Simon Cowell had a brilliant idea, which he posted on Twitter early this morning: “Maybe the winner of
@TheXFactorUSA this yr should compete with winner of The Voice & Idol in a super final. Just a thought. I’d be up for it.”
My initial reaction when I saw this was YES, absolutely. As much as I may feign disinterest, I always love me some good music competition. But then I thought a little more about it.
The last “super-final” of any sort was also the first – back on Christmas Day 2003. Remember “World Idol”? Simon was handily involved in pitting against one another the champs from various “Idol” franchises worldwide. The Season 2 Clay-Ruben showdown here in the States had already come and gone, but it was first winners only, and so dear Kelly Clarkson, by then a star in the United States but still largely unknown abroad, was forced onto the world stage into a Eurovision-style nationalistic cheesefest. And she didn’t even win.
Remember who did? No, I didn’t think so. It was, for the record, Kurt Nilsen from Norway. So let’s think about this: Kelly Clarkson, one of the most successful pop artists of our time, lost to this guy:
Nigel Lythgoe, in his signature way of being both snarky and boilerplate, responded, “@The problem is the Idol winner will be a star by then.”
But “American Idol” voters have a track record of bestowing the title on people they don’t particularly ever want to hear again. The way the season is shaping up so far, I’m thinking we may wind up with another guitar-toting troubadour in the final. And how has the “Idol” win worked out for, say, Lee DeWyze?
With “The Voice,” it’s too early to tell what kind of winner we’ll get, although last season’s victor Javier Colon isn’t exactly in our faces right now, either.
If the face-off Simon suggests were to happen, the only thing we know so far is that Melanie Amaro would be in it. She had a great run on “X Factor,” but she was also shy and closed-off for most of the season and might have been completely unlikable if not for Simon’s pity-save that pushed her into the underdog position. Would newcomers take to her so kindly without the rags-to-riches narrative? After all, now she’s known for her role in a (bizarre) Pepsi commercial opposite Sir Elton John.

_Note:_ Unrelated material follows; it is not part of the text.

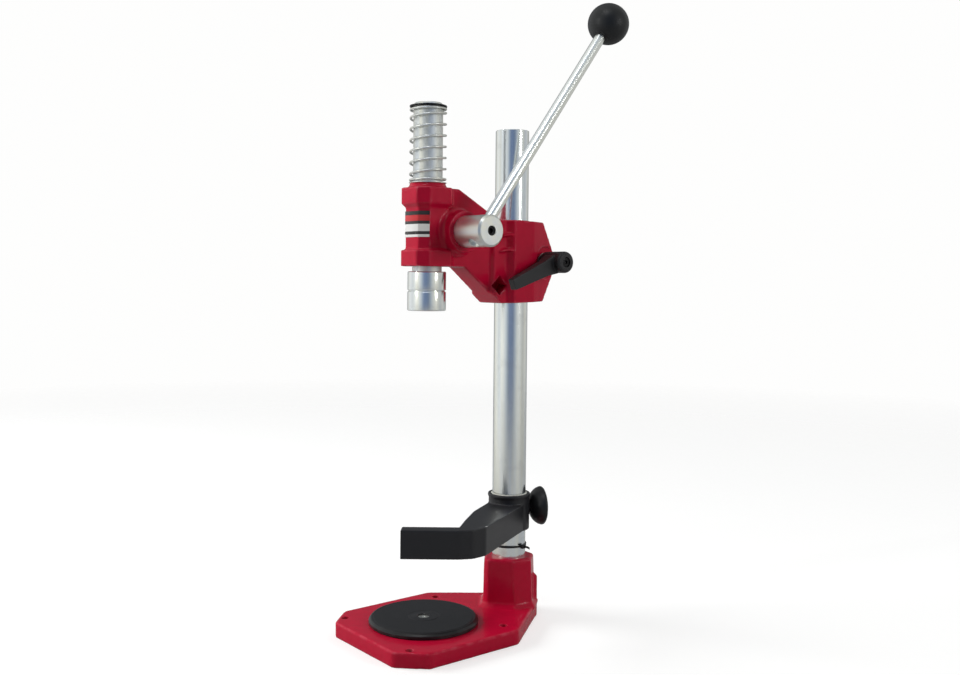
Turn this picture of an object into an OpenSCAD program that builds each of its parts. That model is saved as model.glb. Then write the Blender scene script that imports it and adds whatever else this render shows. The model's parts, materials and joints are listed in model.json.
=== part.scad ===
// Bench crown capper: a rack-and-pinion press that slides on a round column.
// Millimetres. Origin on the bench plane, on the axis of the ram and bottle.
// +Z is up, the operator stands at -Y, the column is behind at +Y, the lever is at +X.

/* [Column] */
// Outside diameter of the chromed column
column_d = 36; // [32:0.1:38]
// Wall of the column tube
column_wall = 4; // [2.5:0.5:6]
// Height of the column's top above the bench
column_top = 522.5; // [450:0.5:650]
// Distance from the ram's axis to the column's axis
throat = 112; // [105:1:125]

/* [Base] */
// Thickness of the base plate
plate_t = 15; // [12:0.5:20]
// Spacing of the four bench holes, the same both ways
bench_spacing = 115; // [110:1:140]
// Diameter of a bench hole
bench_hole_d = 8; // [5:0.5:9]
// Distance from a bench hole's centre to the side of the plate
side_margin = 19.5; // [14:0.5:30]
// Height of the column socket above the bench
socket_top = 65.6; // [55:0.5:80]
// Wall under the plate's pockets
skin_t = 7; // [5:0.5:9]
// Diameter of the bottle rest
rest_d = 110.8; // [90:0.2:116]
// Thickness of the bottle rest
rest_t = 6; // [4:0.5:10]

/* [Head] */
// Height of the underside of the ram guide
guide_bottom = 374.7; // [340:0.1:400]
// Width of the ram guide across its flanges
flange_w = 46; // [44:0.5:54]
// Width of the ram guide across its waist
waist_w = 38; // [36:0.5:42]
// Height of each flange of the ram guide
flange_h = 16.5; // [12:0.5:20]
// Height of the ram guide between its end faces
guide_h = 79.5; // [74:0.5:100]
// Width of the web between guide and clamp
web_w = 28; // [22:0.5:32]
// Width of the clamp body
clamp_w = 52; // [50:0.5:64]
// Height of the clamp body
clamp_h = 89; // [80:0.5:100]
// Width of the clamping slit
slit_w = 3; // [2:0.5:4]

/* [Pinion and lever] */
// Diameter of the pinion shaft
shaft_d = 32; // [31:0.5:34]
// Module of rack and pinion
gear_module = 2; // [2:0.25:2]
// Teeth on the pinion
pinion_teeth = 14; // [13:1:14]
// Outside diameter of the bearing boss
boss_d = 42; // [40:0.5:50]
// Distance from the ram's axis to the boss face
boss_face = 31; // [27:0.5:40]
// Distance from the ram's axis to the shaft's end
shaft_end = 71.5; // [66:0.5:85]
// Diameter of the lever rod
rod_d = 12; // [10:0.5:14]
// Length from the shaft's axis to the centre of the ball
lever_l = 290.5; // [200:0.5:340]
// Lean of the lever to the rear at rest, in degrees
lever_lean = 37; // [20:1:45]
// Diameter of the ball knob
ball_d = 45; // [35:0.5:50]

/* [Ram and die] */
// Diameter of the ram
ram_d = 30; // [28:0.5:31]
// Height of the ram's top
ram_top = 540.2; // [520:0.1:580]
// Diameter of the wire of the return spring
spring_wire = 2.4; // [1.8:0.1:3]
// Outside diameter of the return spring
spring_d = 38; // [37:0.5:42]
// Number of turns of the return spring, with its two closed ends
spring_turns = 8.1; // [6:0.1:10]
// Diameter of die and die holder
die_d = 39; // [38:0.5:46]
// Height of the die holder
holder_h = 19; // [17:0.5:26]
// Height of the crimping die
die_h = 19.4; // [18:0.2:26]
// Inside diameter of the crimping bell
bell_d = 31.2; // [28:0.1:32]

/* [Bottle arm] */
// Height of the arm's underside above the bench
arm_bottom = 94; // [90:1:150]
// Height of the arm
arm_h = 28; // [20:1:34]
// Height of the arm's collar
collar_h = 38.5; // [34:1:50]
// Outside diameter of the collar
collar_d = 44; // [43:0.5:52]
// Diameter of the arm's clamping knob
knob_d = 41; // [30:0.5:44]
// Thickness of the arm's front plate
guard_t = 15; // [8:0.5:18]
// Distance from the bottle's axis to the arm's rest faces
bottle_gap = 45; // [40:0.5:46]

/* [Clearances] */
// Radial clearance of a running fit
run = 0.05; // [0.02:0.01:0.1]
// Gap between faces that move past each other
side_gap = 0.3; // [0.2:0.05:0.6]

/* [Hidden] */
$fn = 96;
eps = 0.01;

// Colours
paint = [0.66, 0.07, 0.16];
steel = [0.78, 0.8, 0.82];
dark_steel = [0.25, 0.26, 0.28];
black = [0.09, 0.09, 0.1];

// Column and base
column_r = column_d / 2;
socket_floor = 8;
half_spacing = bench_spacing / 2;
boss_pad_r = bench_hole_d / 2 + 8;
rib_t = 8;
rim_t = 9;
plate_rear = throat + 27.5;
pad_half = 20;
pad_rear = throat + 25;
pad_top = plate_t + 31;
plate_half_w = half_spacing + side_margin;
plate_front = half_spacing + 15.2;
corner_cut = half_spacing - 9;
front_corner = corner_cut + 3.6;
corner_y = corner_cut - 1.9;
side_rear = half_spacing + 3.2;
rest_screw_r = 3;
rest_head_r = 6;
set_screw_r = 4;
set_screw_z = [28, 46];
tie_z = 76.3;
tie_h = 2.4;
tie_t = 1.3;

// Ram guide
guide_top = guide_bottom + guide_h;
seat_top = guide_top + 4.6;
seat_r = spring_d / 2 - 0.7;
taper_h = 4.2;
waist_low = guide_bottom + flange_h + taper_h;
waist_high = guide_top - flange_h - taper_h;
chamfer_share = 0.42;
ram_r = ram_d / 2;

// Rack and pinion
pitch_r = gear_module * pinion_teeth / 2;
rack_pitch = PI * gear_module;
rack_add = 0.8 * gear_module;
rack_ded = 1.25 * gear_module;
pressure_angle = 20;
backlash = 0.2;
mesh_depth = 3;
shaft_y = ram_r - mesh_depth + pitch_r;
shaft_z = guide_bottom + 35.3;
shaft_r = shaft_d / 2;
pinion_tip_r = pitch_r + 0.85 * gear_module;
pinion_root_r = pitch_r - rack_ded;
ram_clear_x = sqrt(pow(ram_r + run, 2) - pow(max(0, shaft_y - shaft_r), 2));
pinion_half_l = max(12.5, ram_clear_x + 0.1);
journal_r = 10;
journal_end = boss_face + 3.2;
rack_teeth = 10;
rack_first = -2;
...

The fact is that it takes a long time to know who a star is. It’s more than who got the most votes. It’s also more than who goes platinum. It’s who we want to stick around, year after year. In Kelly’s case, decade after decade.
Plus, with a “super-final” like this, there’s one major question that would need to be answered before Cowell could go forward: Who would sponsor it – Coke or Pepsi?